§ **RECORDS TO USE**:
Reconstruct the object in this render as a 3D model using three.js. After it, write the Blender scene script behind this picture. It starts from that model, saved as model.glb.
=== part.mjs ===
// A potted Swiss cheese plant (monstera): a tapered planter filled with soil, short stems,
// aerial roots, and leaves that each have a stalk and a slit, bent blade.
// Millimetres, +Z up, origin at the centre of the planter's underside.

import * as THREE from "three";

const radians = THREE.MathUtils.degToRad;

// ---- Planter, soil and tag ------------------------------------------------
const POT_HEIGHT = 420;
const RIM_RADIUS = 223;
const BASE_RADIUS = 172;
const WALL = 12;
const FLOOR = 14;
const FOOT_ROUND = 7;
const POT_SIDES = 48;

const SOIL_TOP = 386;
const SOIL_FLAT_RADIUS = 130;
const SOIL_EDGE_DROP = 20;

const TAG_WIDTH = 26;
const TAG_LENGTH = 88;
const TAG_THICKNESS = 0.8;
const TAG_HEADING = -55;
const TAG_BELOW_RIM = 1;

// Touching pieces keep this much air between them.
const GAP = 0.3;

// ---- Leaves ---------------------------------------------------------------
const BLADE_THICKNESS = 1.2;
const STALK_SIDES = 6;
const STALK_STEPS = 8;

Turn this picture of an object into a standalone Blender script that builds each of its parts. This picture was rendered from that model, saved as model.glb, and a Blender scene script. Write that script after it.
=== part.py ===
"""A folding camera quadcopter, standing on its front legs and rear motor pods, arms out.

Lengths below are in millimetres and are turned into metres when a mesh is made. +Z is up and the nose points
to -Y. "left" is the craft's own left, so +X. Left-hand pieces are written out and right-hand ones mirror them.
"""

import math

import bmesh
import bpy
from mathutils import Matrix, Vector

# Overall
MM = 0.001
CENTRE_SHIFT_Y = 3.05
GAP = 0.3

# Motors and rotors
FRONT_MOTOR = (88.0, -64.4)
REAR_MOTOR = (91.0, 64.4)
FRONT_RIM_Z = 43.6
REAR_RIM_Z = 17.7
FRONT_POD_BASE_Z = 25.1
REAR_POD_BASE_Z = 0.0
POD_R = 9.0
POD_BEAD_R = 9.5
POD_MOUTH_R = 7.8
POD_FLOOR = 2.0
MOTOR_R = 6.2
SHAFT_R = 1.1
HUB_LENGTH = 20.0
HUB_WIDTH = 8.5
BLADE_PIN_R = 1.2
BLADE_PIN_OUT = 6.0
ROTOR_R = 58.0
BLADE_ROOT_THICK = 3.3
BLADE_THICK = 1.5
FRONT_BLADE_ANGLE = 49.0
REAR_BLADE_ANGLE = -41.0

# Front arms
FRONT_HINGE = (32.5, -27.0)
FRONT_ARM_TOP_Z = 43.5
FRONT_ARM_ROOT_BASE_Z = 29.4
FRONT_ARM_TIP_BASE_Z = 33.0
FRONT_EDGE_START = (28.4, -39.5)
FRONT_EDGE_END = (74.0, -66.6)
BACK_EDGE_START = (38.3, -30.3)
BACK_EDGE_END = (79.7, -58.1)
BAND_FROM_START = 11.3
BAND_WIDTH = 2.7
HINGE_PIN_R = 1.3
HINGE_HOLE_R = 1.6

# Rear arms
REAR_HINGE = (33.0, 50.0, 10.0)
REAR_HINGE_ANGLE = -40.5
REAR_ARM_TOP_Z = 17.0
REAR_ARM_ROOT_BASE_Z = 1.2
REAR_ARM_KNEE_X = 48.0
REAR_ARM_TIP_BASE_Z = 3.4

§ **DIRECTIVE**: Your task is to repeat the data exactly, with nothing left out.

§ **TASK ANSWER**:
Reconstruct the object in this render as a 3D model using three.js. After it, write the Blender scene script behind this picture. It starts from that model, saved as model.glb.
=== part.mjs ===
// A potted Swiss cheese plant (monstera): a tapered planter filled with soil, short stems,
// aerial roots, and leaves that each have a stalk and a slit, bent blade.
// Millimetres, +Z up, origin at the centre of the planter's underside.

import * as THREE from "three";

const radians = THREE.MathUtils.degToRad;

// ---- Planter, soil and tag ------------------------------------------------
const POT_HEIGHT = 420;
const RIM_RADIUS = 223;
const BASE_RADIUS = 172;
const WALL = 12;
const FLOOR = 14;
const FOOT_ROUND = 7;
const POT_SIDES = 48;

const SOIL_TOP = 386;
const SOIL_FLAT_RADIUS = 130;
const SOIL_EDGE_DROP = 20;

const TAG_WIDTH = 26;
const TAG_LENGTH = 88;
const TAG_THICKNESS = 0.8;
const TAG_HEADING = -55;
const TAG_BELOW_RIM = 1;

// Touching pieces keep this much air between them.
const GAP = 0.3;

// ---- Leaves ---------------------------------------------------------------
const BLADE_THICKNESS = 1.2;
const STALK_SIDES = 6;
const STALK_STEPS = 8;

Turn this picture of an object into a standalone Blender script that builds each of its parts. This picture was rendered from that model, saved as model.glb, and a Blender scene script. Write that script after it.
=== part.py ===
"""A folding camera quadcopter, standing on its front legs and rear motor pods, arms out.

Lengths below are in millimetres and are turned into metres when a mesh is made. +Z is up and the nose points
to -Y. "left" is the craft's own left, so +X. Left-hand pieces are written out and right-hand ones mirror them.
"""

import math

import bmesh
import bpy
from mathutils import Matrix, Vector

# Overall
MM = 0.001
CENTRE_SHIFT_Y = 3.05
GAP = 0.3

# Motors and rotors
FRONT_MOTOR = (88.0, -64.4)
REAR_MOTOR = (91.0, 64.4)
FRONT_RIM_Z = 43.6
REAR_RIM_Z = 17.7
FRONT_POD_BASE_Z = 25.1
REAR_POD_BASE_Z = 0.0
POD_R = 9.0
POD_BEAD_R = 9.5
POD_MOUTH_R = 7.8
POD_FLOOR = 2.0
MOTOR_R = 6.2
SHAFT_R = 1.1
HUB_LENGTH = 20.0
HUB_WIDTH = 8.5
BLADE_PIN_R = 1.2
BLADE_PIN_OUT = 6.0
ROTOR_R = 58.0
BLADE_ROOT_THICK = 3.3
BLADE_THICK = 1.5
FRONT_BLADE_ANGLE = 49.0
REAR_BLADE_ANGLE = -41.0

# Front arms
FRONT_HINGE = (32.5, -27.0)
FRONT_ARM_TOP_Z = 43.5
FRONT_ARM_ROOT_BASE_Z = 29.4
FRONT_ARM_TIP_BASE_Z = 33.0
FRONT_EDGE_START = (28.4, -39.5)
FRONT_EDGE_END = (74.0, -66.6)
BACK_EDGE_START = (38.3, -30.3)
BACK_EDGE_END = (79.7, -58.1)
BAND_FROM_START = 11.3
BAND_WIDTH = 2.7
HINGE_PIN_R = 1.3
HINGE_HOLE_R = 1.6

# Rear arms
REAR_HINGE = (33.0, 50.0, 10.0)
REAR_HINGE_ANGLE = -40.5
REAR_ARM_TOP_Z = 17.0
REAR_ARM_ROOT_BASE_Z = 1.2
REAR_ARM_KNEE_X = 48.0
REAR_ARM_TIP_BASE_Z = 3.4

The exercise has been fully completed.